Go for quality over quantity – I’ve often heard the saying “I’m too poor to buy cheap things” but this really should apply to everyone. “The Story of Stuff” talks about planned obsolescence, how products are designed not to last so that we have to purchase new ones. This applies to everything, from housewares to fashion. Try to go for quality over quantity, by investing effort to find items that will last longer. While more expensive does not necessarily mean better quality, it is true that sometimes we have to spend a little more for things to last. As a teacher, I can tell you that dollar store pencils may be tempting, but the tips break so frequently that you end up spending more than if you just went with a better make in the first place. Take the time to look at what you’re buying, and make informed choices to help your dollar (and our natural resources) go further.
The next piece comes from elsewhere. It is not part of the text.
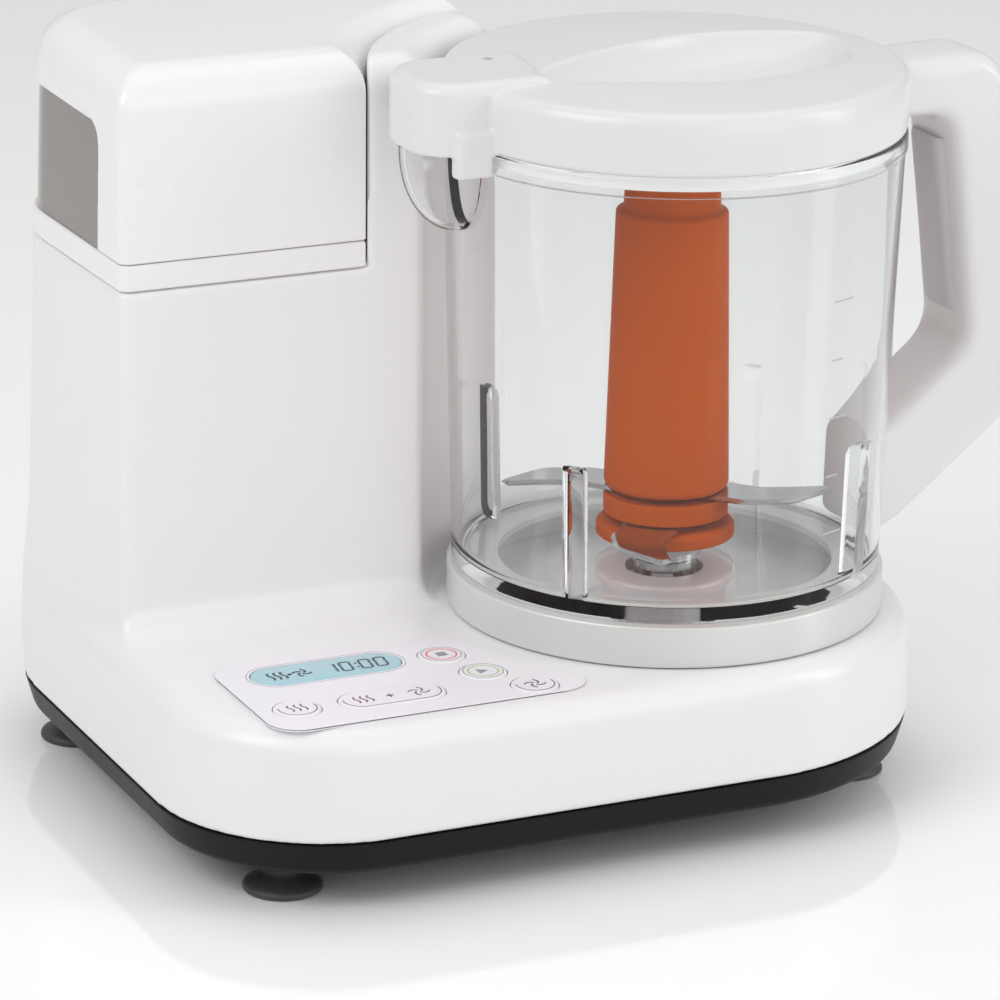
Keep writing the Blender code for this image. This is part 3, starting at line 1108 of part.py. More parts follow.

Clearly reducing is good for both our planet and your wallet. With the current economic climate, financial motivation has been a driving factor for many movements to reduce our purchasing habits. This makes sense, and is certainly not a new idea. In fact, for the best ideas on how to consume less, try inquiring about your parent’s or grandparent’s childhood. Even though the internet can’t compare to their wealth of knowledge, I’ve also provided some links below to start you off.
Between the necessary and the irresistible, it may not be realistic to stop buying stuff….but we can certainly buy smarter. With these easy starting points, there’s no excuse. And it does make a difference.